There are three areas of interest:
Premise-based – Systems deployed by IT behind firewalls (Traditional IT deployment)
Cloud Based – Systems on the Internet, secured by best practices. Each solution provider needs to be reviewed independently
BYOD – Bring Your Own Device (PC, Mac, iPad, phone)
Engaged employees want to stay connected to work, to provide value, regardless of the time or location. Feeling like their input matters leads employees to contribute day and night leading to faster outcomes. By making systems easy to access, you send a message to employees that their time is important to you.
Challenges
When building systems on-premise, Information Security is hesitant to provide access to the infrastructure behind the firewall from the Internet.
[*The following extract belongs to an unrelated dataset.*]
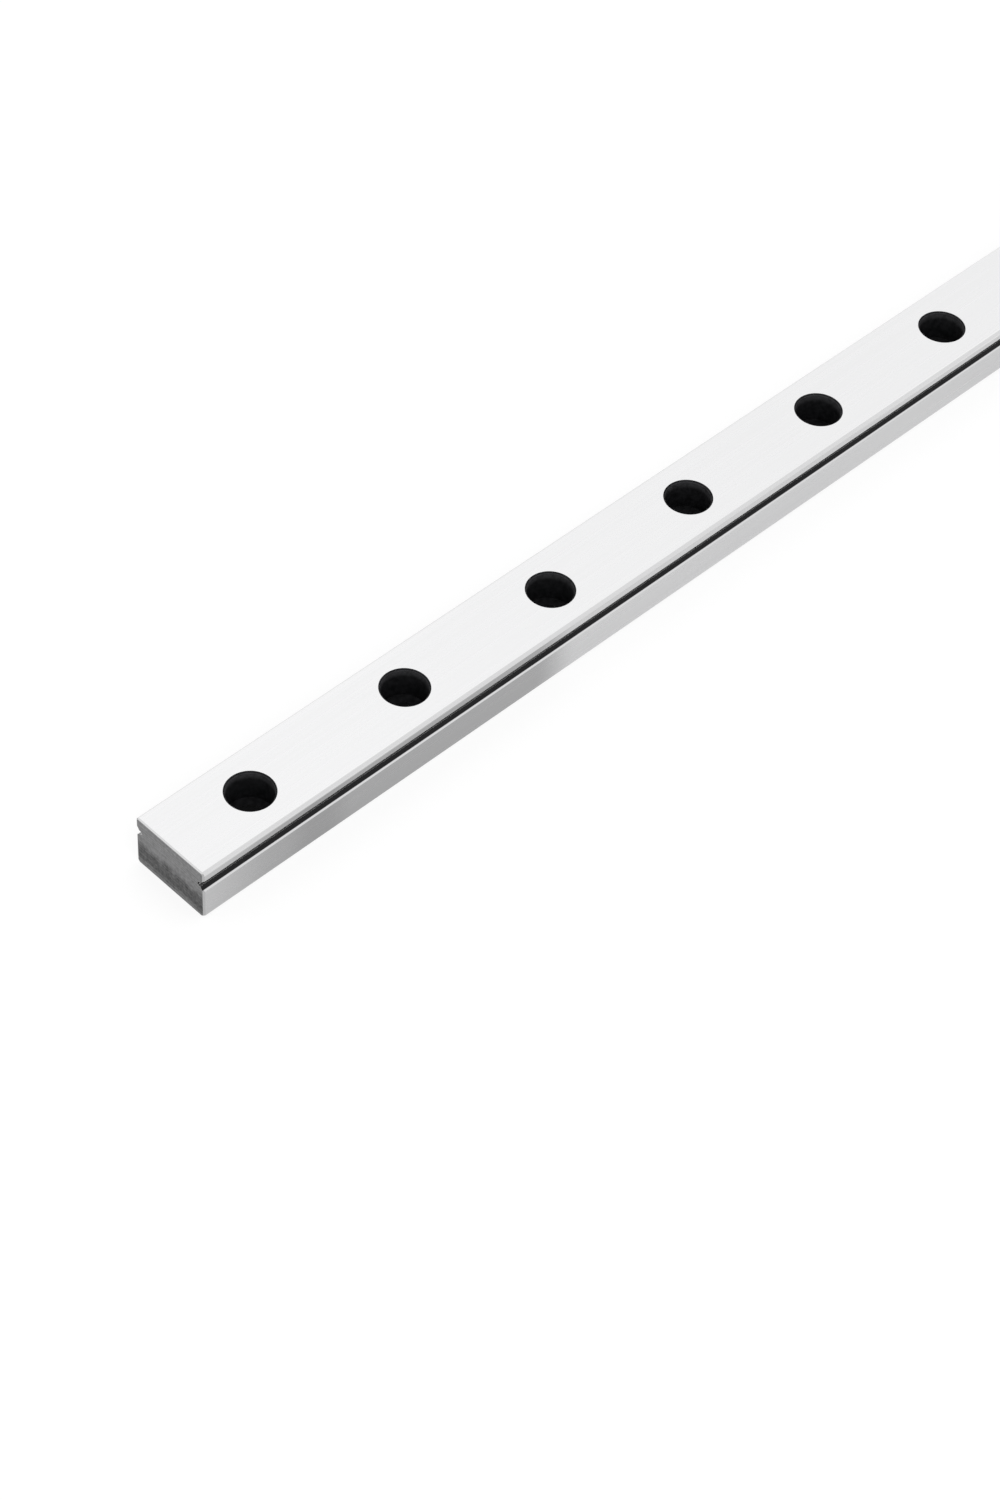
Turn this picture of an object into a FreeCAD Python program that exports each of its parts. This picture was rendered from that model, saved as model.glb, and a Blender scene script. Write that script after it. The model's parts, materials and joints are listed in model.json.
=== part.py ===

Often, when access is granted, the solution is so difficult to use that many people don’t use it. Cloud-based systems do provide an alternative, but present their own set of challenges around security. Finally, having corporate information on personal devices further raises issues that should be identified and addressed for your business.
Why
The key element that employees are concerned with is “value”. They are constantly asked what value they provide to the company. By opening up conversations, it allows workers to offer value based on their knowledge, not based on their position within the hierarchy. As this value is unlocked, it leads to faster and better business outcomes as well as higher employee morale and engagement.
Challenges
By understanding that most people are judged and rewarded for their individual success, you can begin to include objectives that promote sharing across the organization. Additionally, having information flow freely inside an organization can threaten individuals that sought power through information hoarding.
Measuring the impact
There are some interesting metrics that can be realized from analyzing your social platform around employee engagement and sentiment, but when it comes to measuring business success. We are seeing an emerging trend that maps value the same way as other business tools and processes:
- Stakeholder Analysis/ROI
- Business Case
- Use Cases
- Change Management
- Existing metric improvements
Understanding the stakeholders and what business problems they hope to solve goes a long way in identifying the existing metrics that can be used to measure the impact.
Challenges
With today’s rapid pace of business, sometimes introducing concurrent change is unavoidable. In these cases, it is best to survey the users to provide qualitative supporting evidence of success. Because social is so easy to deploy, there are users who are realizing success without taking the time to really understand the business value or be part of a larger change effort
Summary
By giving your employees tools that they want to use to do their work, you can quickly build trust leading to an acceleration in your business with better business outcomes.